Он ехал по направлению к городу и думал о жутких монстрах, что носит мать-земля.
Вызов в 'скорую помощь' пришел под утро.
— Говорит сторож профилактория 'Каменные паруса'. От меня еще с вечера какой-то старик звонил в милицию насчет «москвича», найденного у турбазы «Цезарь». Вот я и пошел глянуть. Я вам с мобильного звоню. Так что не буду рассусоливать. Тут раненый. Ему необходима срочная помощь.
— Кто ранен? Характер ранения? — уточнила диспетчер.
— Какой-то военный. Прапорщик. Его машиной переехало, весь в крови.
— Где находится раненый?
— Я же говорю, он прямо перед воротами турбазы лежит. Он вроде двигается, сейчас посмотрю…
Вызов попал к дежурной бригаде, состоящей из врача Веры Смолиной, медсестры Зины и водителя Виктора Щетинина. Водитель спал в машине и встретил врача и сестру уже на улице. Он давно и безуспешно пытался оказывать Вере знаки внимания. Не успела Смолина закрыть дверцу, как он уже сделал ей комплимент:
— Какие у вас бесподобные голубые глаза, Верочка.
— Для вас не Верочка, а Вера Ильинична, — холодно поправила она.
— Ну, зачем вы так со мной? — Обиделся Виктор.

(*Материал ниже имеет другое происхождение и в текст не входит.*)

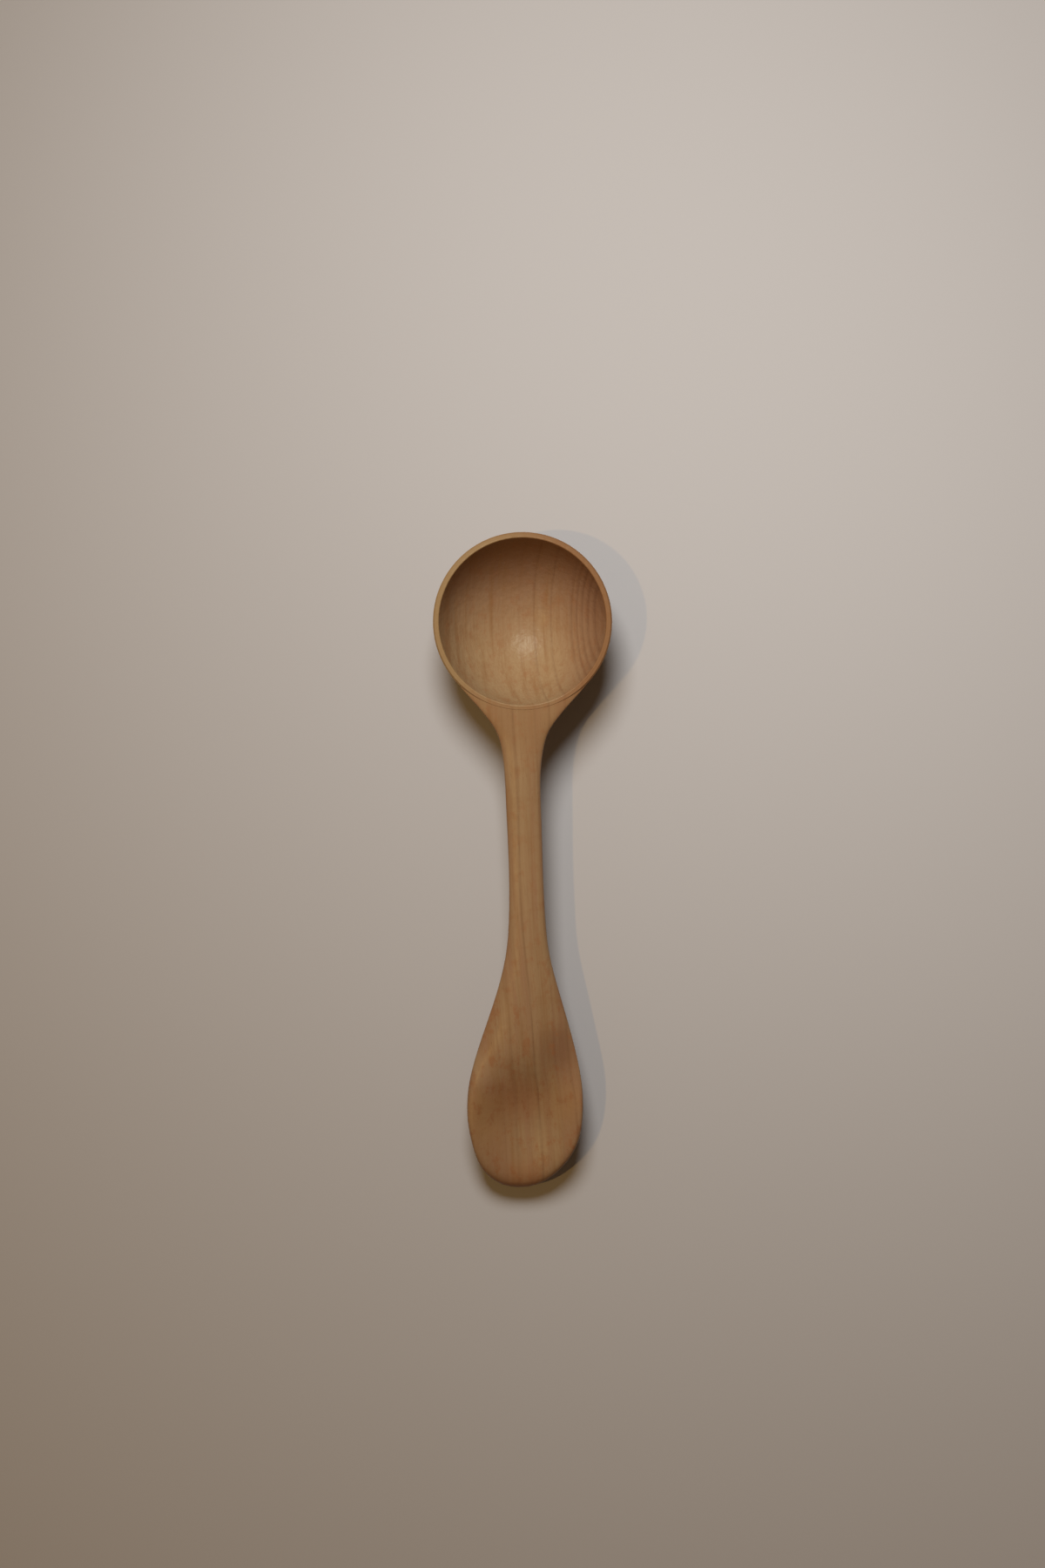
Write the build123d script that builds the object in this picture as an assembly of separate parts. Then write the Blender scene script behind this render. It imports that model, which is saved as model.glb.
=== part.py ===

Врач Вера Ильинична Смолина слыла в отделении неприступной женщиной. Она обладала тонкой талией и красивейшими ногами, по праву нося прозвище 'Шахерезада'.
Но главной изюминкой были ее глаза — большие, четко очерченные, полные невероятной голубизны. Злые языки поговаривали, что она спит с главврачом.
Из города выехали без приключений, только на выезде их едва не зацепил какой-то крутой, несшийся в направлении 'Каменных парусов' — известного в городе притона, в прошлом пионерлагеря.
Михаил посылал ему проклятия вслед, когда увидел едущий прямо на него с включенным дальним светом милицейский автомобиль. Бросилось в глаза, что в салоне машины тоже горит свет. И вся патрульная машина светилась как рождественская елка. Михаил был вынужден вывернуть на встречную полосу, и они едва разминулись.
— Мент поганый, — вырвалось у него.
— Михаил, какой вы грубый.
— Верочка, с вами я буду очень нежный.
Она с таким высокомерием посмотрела на него своими невероятными глазами, что он с грустью подумал: 'Кто же тебя имеет, при этом глядясь в твои синие очи?
Неужели этот скотина, заведующий отделением, с его огромным животом и мат-перемат языком? Уж этот-то будет нежен'.
Уже светало, и сосны, между которыми вилась узкая дорога к турбазе, выглядели сказочно, седые красавцы.
Михаил уже бывал в «Цезаре», летом, не один раз, и каждый раз ворота выступали из леса неожиданно. Вот и в этот раз он был вынужден резко затормозить.
У самых ворот замер старый «Москвич». Михаил подъехал к нему вплотную и выключил мотор. Наступила ничем не нарушаемая благостная тишина. Вокруг не было никого.
— Да куда ж они все подевались? — Михаил погудел.
— Что будем делать?
— Подождем немного.
Воспользовавшись вынужденной паузой, Смолина решила начать разговор, который, по ее мнению, напрашивался давно.
— Вот вы, Михаил, обижаетесь на меня и совершенно напрасно.
— Да не обижаюсь я на вас.
— Обижаетесь. Оказываете всевозможные знаки внимания и обижаетесь, что я не отвечаю вам взаимностью.
— Да не оказываю я вам никаких особых знаков внимания. С чего вы взяли?
— Да вы глаз от моих ног отвести не можете даже во время вызовов. Очередь в столовой вечно занимаете, хотя я вас об этом не прошу, а потом еще и кричите через весь зал. Поймите, у нас не может быть ничего общего. Вы, наверное, из деревни?
— Какая разница? — обиженно спросил он.
— Большая. У нас совершенно разные запросы. Мне с вами неинтересно, поймите вы это. Неинтересно! — она повторила, акцентировав каждую букву.
Михаил огорченно отвернулся к окну и вдруг увидел приближающегося мужчину в форме прапорщика. Поначалу он даже обрадовался представившейся возможности прервать неприятный для него разговор.
Но что-то в его виде насторожило Михаила.
Ранен! Диспетчер сказал, что прапорщик ранен, а этот идет сам!